The online auction site eBay has banned the sale of items associated with Nazi Germany, hate groups and murderers, in response to pressure from anti-hate activists around the world.
The ban followed a similar move by Internet portal Yahoo!, which removed memorabilia associated with hate groups earlier this year after a storm of controversy and a legal battle.
The decision also came a day after eBay removed from auction the sale of a piece of door, allegedly the one an unarmed African immigrant was standing near when he was shot and killed by New York police in 1999.
In a statement, eBay said it already had policies that prohibit many hate-related items from groups such as the Ku Klux Klan, Nazis and neo-Nazis, but eBay had allowed the sale of related goods if they claimed to be at least 50-years old.

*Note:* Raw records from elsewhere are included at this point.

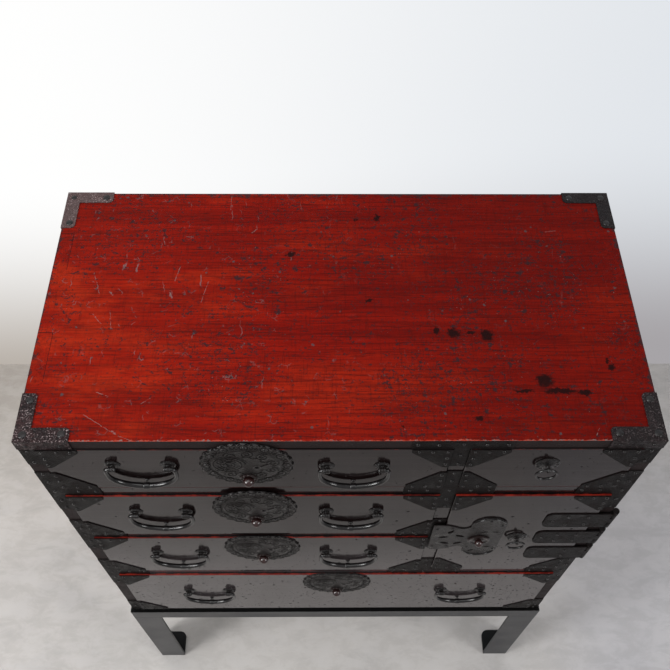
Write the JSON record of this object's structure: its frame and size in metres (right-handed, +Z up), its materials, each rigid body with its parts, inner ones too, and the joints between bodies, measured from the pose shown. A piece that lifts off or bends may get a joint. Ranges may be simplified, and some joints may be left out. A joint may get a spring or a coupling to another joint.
{
  "type": "clothing chest on stand",
  "caption": "Clothing chest with iron-bound lacquered drawers, a hinged cupboard door and hanging bail handles, on an angle-steel stand.",
  "frame": {"origin": "on the floor, under the middle of the whole object's box", "axes": "+Z up, the front looks along -Y, +X to the right of someone facing the front"},
  "size_m": [0.9546, 0.4905, 1.2865],
  "materials": {
    "red_lacquer": "worn deep red lacquer over grain",
    "black_lacquer": "semi-gloss black-brown lacquer, red on the edges",
    "plain_wood": "bare planed softwood",
    "old_iron": "dark pitted hand-worked iron",
    "dark_bright_iron": "dark polished iron",
    "stand_steel": "satin dark grey"
  },
  "bodies": {
    "chest": {"top_board": "red_lacquer", "left_side_board": "red_lacquer", "right_side_board": "red_lacquer", "bottom_board": "black_lacquer", "back_panel": "plain_wood", "centre_divider": "black_lacquer", "upper_shelf": "black_lacquer", "middle_shelf": "black_lacquer", "lower_shelf": "black_lacquer", "cupboard_floor": "black_lacquer", "stand_rails": "stand_steel", "stand_legs": "stand_steel", "stand_foot_plates": "stand_steel", "top_corner_irons": "old_iron", "stile_irons": "old_iron", "divider_irons": "old_iron", "side_hinge_leaves": "old_iron", "hinge_pins": "old_iron", "side_handle_posts": "dark_bright_iron"},
    "drawer_1": {"drawer_1_front": "black_lacquer", "drawer_1_box": "plain_wood", "drawer_1_corner_irons": "old_iron", "drawer_1_lock": "old_iron", "drawer_1_handle_posts": "dark_bright_iron"},
    "drawer_1_left_handle": {"drawer_1_left_bail": "dark_bright_iron"},
    "drawer_1_right_handle": {"drawer_1_right_bail": "dark_bright_iron"},
    "drawer_2": {"drawer_2_front": "black_lacquer", "drawer_2_box": "plain_wood", "drawer_2_corner_irons": "old_iron", "drawer_2_lock": "old_iron", "drawer_2_handle_posts": "dark_bright_iron"},
    "drawer_2_left_handle": {"drawer_2_left_bail": "dark_bright_iron"},
    "drawer_2_right_handle": {"drawer_2_right_bail": "dark_bright_iron"},
    "drawer_3": {"drawer_3_front": "black_lacquer", "drawer_3_box": "plain_wood", "drawer_3_corner_irons": "old_iron", "drawer_3_lock": "old_iron", "drawer_3_handle_posts": "dark_bright_iron"},
    "drawer_3_left_handle": {"drawer_3_left_bail": "dark_bright_iron"},
    "drawer_3_right_handle": {"drawer_3_right_bail": "dark_bright_iron"},
    "drawer_4": {"drawer_4_front": "black_lacquer", "drawer_4_box": "plain_wood", "drawer_4_corner_irons": "old_iron", "drawer_4_lock": "old_iron", "drawer_4_handle_posts": "dark_bright_iron"},
    "drawer_4_left_handle": {"drawer_4_left_bail": "dark_bright_iron"},
    "drawer_4_right_handle": {"drawer_4_right_bail": "dark_bright_iron"},
    "small_drawer": {"small_drawer_front": "black_lacquer", "small_drawer_box": "plain_wood", "small_drawer_corner_irons": "old_iron", "small_drawer_ring_post": "dark_bright_iron"},
    "small_drawer_ring_pull": {"small_drawer_ring": "dark_bright_iron"},
    "door": {"door_panel": "black_lacquer", "door_corner_irons": "old_iron", "door_lock": "old_iron", "door_ring_post": "dark_bright_iron", "door_hinge_straps": "old_iron"},
    "door_ring_pull": {"door_ring": "dark_bright_iron"},
    "left_carry_handle": {"left_carry_bail": "dark_bright_iron"},
    "right_carry_handle": {"right_carry_bail": "dark_bright_iron"}
  },
  "joints": [
    {"name": "drawer_1_slide", "type": "slide", "parent": "chest", "child": "drawer_1", "axis": [0, -1, 0], "range_m": [0, 0.36]},
    {"name": "drawer_1_left_handle_swing", "type": "hinge", "parent": "drawer_1", "child": "drawer_1_left_handle", "pos_m": [-0.292, -0.23275, 1.2135], "axis": [-1, 0, 0], "range_deg": [0, 165]},
    {"name": "drawer_1_right_handle_swing", "type": "hinge", "parent": "drawer_1", "child": "drawer_1_right_handle", "pos_m": [0.02, -0.23275, 1.208], "axis": [-1, 0, 0], "range_deg": [0, 165]},
    {"name": "drawer_2_slide", "type": "slide", "parent": "chest", "child": "drawer_2", "axis": [0, -1, 0], "range_m": [0, 0.36]},
    {"name": "drawer_2_left_handle_swing", "type": "hinge", "parent": "drawer_2", "child": "drawer_2_left_handle", "pos_m": [-0.292, -0.23475, 1.034], "axis": [-1, 0, 0], "range_deg": [0, 165]},
    {"name": "drawer_2_right_handle_swing", "type": "hinge", "parent": "drawer_2", "child": "drawer_2_right_handle", "pos_m": [0.02, -0.23475, 1.034], "axis": [-1, 0, 0], "range_deg": [0, 165]},
    {"name": "drawer_3_slide", "type": "slide", "parent": "chest", "child": "drawer_3", "axis": [0, -1, 0], "range_m": [0, 0.36]},
    {"name": "drawer_3_left_handle_swing", "type": "hinge", "parent": "drawer_3", "child": "drawer_3_left_handle", "pos_m": [-0.292, -0.23475, 0.8305], "axis": [-1, 0, 0], "range_deg": [0, 165]},
    {"name": "drawer_3_right_handle_swing", "type": "hinge", "parent": "drawer_3", "child": "drawer_3_right_handle", "pos_m": [0.02, -0.23475, 0.8305], "axis": [-1, 0, 0], "range_deg": [0, 165]},
    {"name": "drawer_4_slide", "type": "slide", "parent": "chest", "child": "drawer_4", "axis": [0, -1, 0], "range_m": [0, 0.36]},
    {"name": "drawer_4_left_handle_swing", "type": "hinge", "parent": "drawer_4", "child": "drawer_4_left_handle", "pos_m": [-0.266, -0.23575, 0.589], "axis": [-1, 0, 0], "range_deg": [0, 165]},
    {"name": "drawer_4_right_handle_swing", "type": "hinge", "parent": "drawer_4", "child": "drawer_4_right_handle", "pos_m": [0.26, -0.23575, 0.589], "axis": [-1, 0, 0], "range_deg": [0, 165]},
    {"name": "small_drawer_slide", "type": "slide", "parent": "chest", "child": "small_drawer", "axis": [0, -1, 0], "range_m": [0, 0.36]},
    {"name": "small_drawer_ring_swing", "type": "hinge", "parent": "small_drawer", "child": "small_drawer_ring_pull", "pos_m": [0.303, -0.23575, 1.213], "axis": [-1, 0, 0], "range_deg": [-10, 165]},
    {"name": "door_hinge", "type": "hinge", "parent": "chest", "child": "door", "pos_m": [0.4604, -0.22425, 0.909], "axis": [0, 0, 1], "range_deg": [0, 225]},
    {"name": "door_ring_swing", "type": "hinge", "parent": "door", "child": "door_ring_pull", "pos_m": [0.315, -0.23875, 0.911], "axis": [-1, 0, 0], "range_deg": [-10, 165]},
    {"name": "left_carry_handle_swing", "type": "hinge", "parent": "chest", "child": "left_carry_handle", "pos_m": [-0.4725, 0.02925, 1.225], "axis": [0, 1, 0], "range_deg": [-10, 165]},
    {"name": "right_carry_handle_swing", "type": "hinge", "parent": "chest", "child": "right_carry_handle", "pos_m": [0.4725, 0.02925, 1.225], "axis": [0, -1, 0], "range_deg": [-10, 165]}
  ]
}
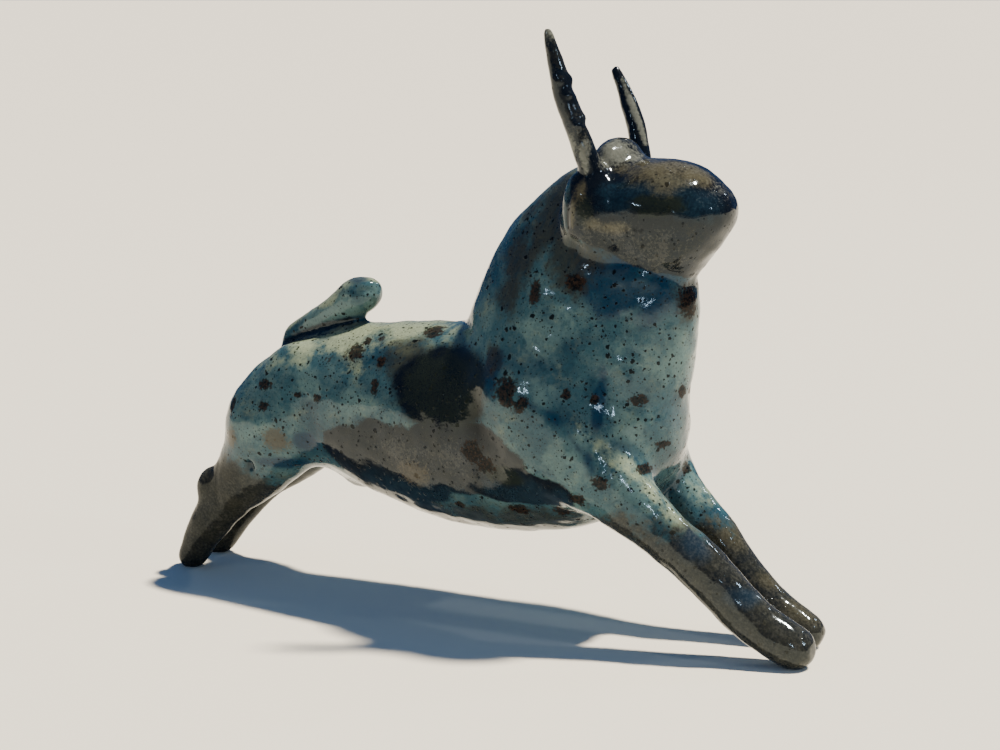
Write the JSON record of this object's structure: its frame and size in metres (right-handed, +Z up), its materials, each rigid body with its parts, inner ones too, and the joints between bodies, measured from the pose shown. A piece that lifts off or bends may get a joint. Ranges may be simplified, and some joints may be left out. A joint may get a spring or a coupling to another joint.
{
  "type": "ceramic bull sculpture",
  "caption": "Glazed ceramic bull figurine standing at full stretch, forelegs reaching forward and hind legs back, with upright horns and a curled tail.",
  "frame": {"origin": "centre of the bounding box at the level that the feet stand on", "axes": "+X forward from tail to muzzle, +Y to the bull's left, +Z up"},
  "size_m": [0.1748, 0.0454, 0.1323],
  "materials": {
    "glaze": "glossy reactive glaze, seafoam and blue over dark bronze, with dark flecks"
  },
  "bodies": {
    "root": {"bull": "glaze"}
  },
  "joints": []
}
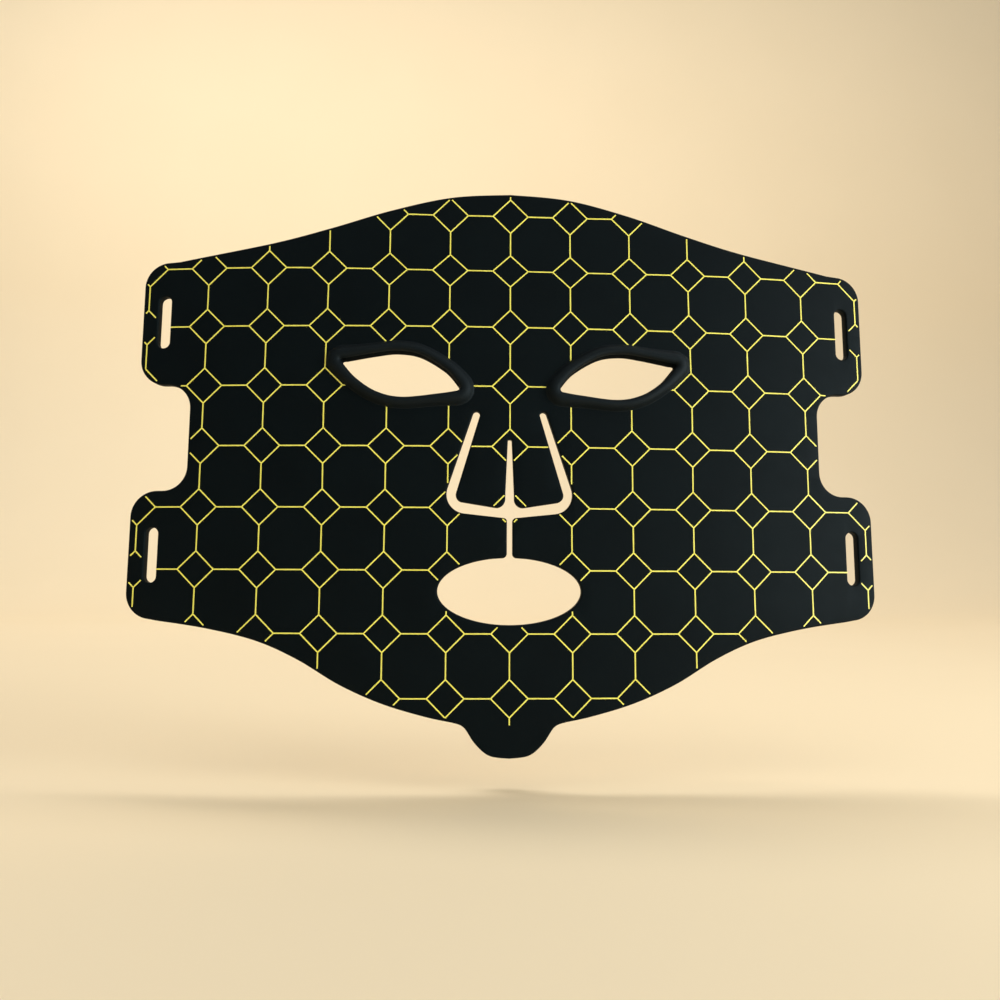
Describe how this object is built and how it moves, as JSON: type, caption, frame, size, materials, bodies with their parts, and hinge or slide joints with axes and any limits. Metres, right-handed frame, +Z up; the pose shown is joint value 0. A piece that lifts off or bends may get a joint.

Rabbi Abraham Cooper, associate dean of the Los Angeles-based Simon Wiesenthal Center, which had lobbied for the change in policy, praised the decision, saying eBay had become the largest online retailer for Nazi material.
The Internet did not invent this niche market but it certainly has mainstreamed it, Rabbi Cooper said.
The company is also banning items such as personal letters, artwork or novelty goods bearing the names or images of notorious criminals out of respect for members of the victims' families, the company said.
Material to be banned in that category included drawings and paintings by convicted serial killer John Wayne Gacy, several of which were still posted for sale on eBay yeserday.
Mr Arthur Rosenblatt, a Florida-based collector, who has sold thousands of items related to crime through eBay over the past three years, said the change in policy was a mistaken attempt to enforce a particular view.
I'm Jewish and I think if people want to sell Nazi memorabilia on eBay, that's their business, he said.
Mr Rosenblatt, who is currently offering the helmet used in the 1927 executions of Niccola Sacco and Bartolomeo Vanzetti on eBay, said the notice seemed directed at him and a few other collectors by singling out capital punishment items among the banned material.
"That's just silliness. That's American history," he said.